Com a chegada do Jornal do Brasil, por volta das quatro horas da tarde, ficava-se sabendo com mais detalhes do que se passava no país e no mundo. Na UC se falava na produção de filmes, música, teatro, o último livro, artes plásticas, política e custo de vida. Virginius gostava de assegurar que a produção intelectual da UC era superior a da própria UFPB – hoje, vista a distância, uma coisa muito provável. A universidade era um clube do Bolinha, onde mulher não entrava, mas alguns alunos, quando passava uma bela mulher pela calçada, se levantavam correndo para curtir o remelexo.


Embora houvesse o prenúncio do conflito político ideológico, no inicio dos anos 60, esquerda contra “alienados” da direita, havia muita tolerância, os convivas bebiam por prazer, faziam-se boas observações sobre pessoas e instituições. Havia muita preocupação em se saber quem tinha enriquecido e quem estava dando certo na vida. Também havia um prazer mórbido em se saber quem estava se ferrando.

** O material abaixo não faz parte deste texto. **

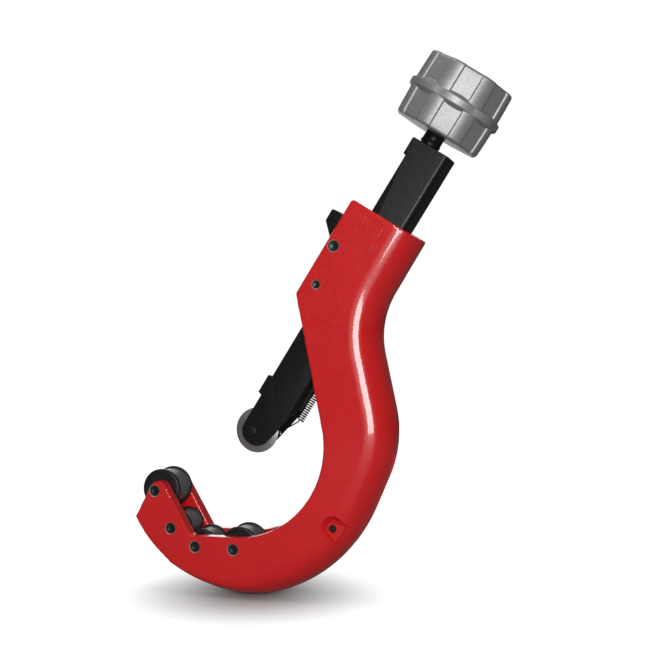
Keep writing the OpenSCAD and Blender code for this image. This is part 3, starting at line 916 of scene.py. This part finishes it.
def helix_ridge(name, r, depth, low, high):
    """A right-hand thread with flat crests. Its rows of points follow the helix, so
    that the crests stay crisp."""
    around, rows, turns = 48, 10, int((high - low) / PITCH) + 3
    count = turns * rows
    start = low - 2 * PITCH
    verts = []
    for k in range(count + 1):
        off_crest = abs(2 * (k % rows) / rows - 1)
        radius = r - depth * min(1.0, max(0.0, 2.2 * off_crest - 0.7))
        for i in range(around):
            t = 2 * math.pi * i / around
            z = start + PITCH * (k / rows + i / around)
            verts.append((radius * math.cos(t), radius * math.sin(t), z))
    faces = []
    for k in range(count):
        for i in range(around - 1):
            a = k * around + i
            faces.append((a, a + 1, a + around + 1, a + around))
        if k < count - rows:
            a, b = (k + 1) * around - 1, (k + rows) * around
            faces.append((a, b, b + around, a + around))
    # both ends are closed by fans about the axis
    foot = list(range(around)) + [k * around for k in range(rows, 0, -1)]
    head = [count * around + i for i in range(around)]
    head += [k * around + around - 1 for k in range(count - 1, count - rows - 1, -1)]
    for rim, z in ((foot, start), (head, start + turns * PITCH)):
        hub = len(verts)
        verts.append((0, 0, z + PITCH / 2))
        faces += [(hub, a, b) for a, b in zip(rim, rim[1:] + rim[:1])]
    ridge = outward(new_object(name, verts, faces))
    reach = 9
    ends = ((low - reach, low), (high, high + reach))
    return cut(ridge, *[block("cut", (-reach, -reach, z0), (reach, reach, z1)) for z0, z1 in ends])


def feed_screw():
    """Thread from the tail to the thrust block, a plain tail below it and a plain shank above."""
    thread_low, thread_high, tail_r, tail_low = -93.5, 29.5, 2.5, -99.5
    screw = helix_ridge("feed_screw_look", SCREW_R, 0.85, thread_low, thread_high)
    tail = lathe_z("tail", [(tail_r - 0.5, tail_low), (tail_r, tail_low + 0.5), (tail_r, thread_low + 1)])
    top = KNOB_Z + SCREW_IN_KNOB
    shank = lathe_z("shank", [(SCREW_R, thread_high - 0.5), (SCREW_R, top - 0.5), (SCREW_R - 0.5, top)])
    return add(screw, tail, shank)


def knob_hub():
    """Shoulder between the slide and the knob, with a shallow neck."""
    low, r, bore = SLIDE_TOP + SLIDE_CLEARANCE, 4.8, SCREW_R + PRESS_FIT
    profile = [
        (bore, low),
        (r - 0.5, low),
        (r, low + 0.5),
        (r, low + 1.6),
        (r - 0.25, low + 1.9),
        (r - 0.25, KNOB_Z - 0.6),
        (r, KNOB_Z - 0.3),
        (r, KNOB_Z),
        (bore, KNOB_Z),
    ]
    return ring_z("knob_hub_look", profile)


KNOB_SIDES = 8
KNOB_SIDE_R = 20.6
KNOB_RING_R = 22.2
KNOB_TURN = -6.9  # degrees from the drawing's axes at rest


def knob_angles():
    """Angles round one side of the knob, from its middle to the ridge beside it,
    close together at the panel's edge."""
    across = [0.0, 1.1, 2.2, 3.2, 4.0, 4.25, 4.42, 4.6, 4.75]
    flat = [math.atan2(x, KNOB_SIDE_R) for x in across]
    last, corner = flat[-1], math.pi / KNOB_SIDES
    return flat + [last + (corner - last) * i / 7 for i in range(1, 8)]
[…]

Como disse, a universidade do Canadá era o seu Reitor Virginius da Gama e Melo, o Menestrel, que bancava a mesa sem chiar, nunca menos de 30 garrafas por expediente. Com a morte de Virginius, pelo que sei, a Universidade da Canadá simplesmente fechou as portas e o restaurante caiu na rotina e na decadência. Mas, durante um bom tempo, a UC reinou como espaço sócio-cultural da cidade, imbatível, um point obrigatório e invejável.


Bons tempos.

3 comentários:

Arael M. da Costa disse...

Tomo a liberdade de acrescer à matéria a lembrança do "departamento cultural" da UC, instalado na Churrascaria Bambú, onde o Reitor Virginius, sempre acompanhado de sua assessoria especial, que muitas vezes era acrescida por nomes como de Vanildo Brito, Elzo Franca, Breno Matos e muitos outros, concluia sua vilegiatura.

Jorge Zaupa disse...

A mim,insipiente na arte de escrever, só me resta dizer ao autor do texto que, para quem gosta de boas narrativas e lembrar dos 'bons tempo', que o conteúdo é simplesmente cativante. Aliás, lindíssimo. Eu, que sou lá de baixo do Brasil, vi-me em João Pessoa vivenciando aqueles tempos.
Parabéns.

VIRGOLINO disse...

Que gratíssima lembrança, essa de Ipojuca Pontes.

Fui assíduo frequentador da Universidade do Canadá, nos bons tempos em que morava na Casa do Estudante, estudava no Liceu Paraibano e tinha o Ponto de Cem Réis como centro da vida em João Pessoa, lá nos idos de 60.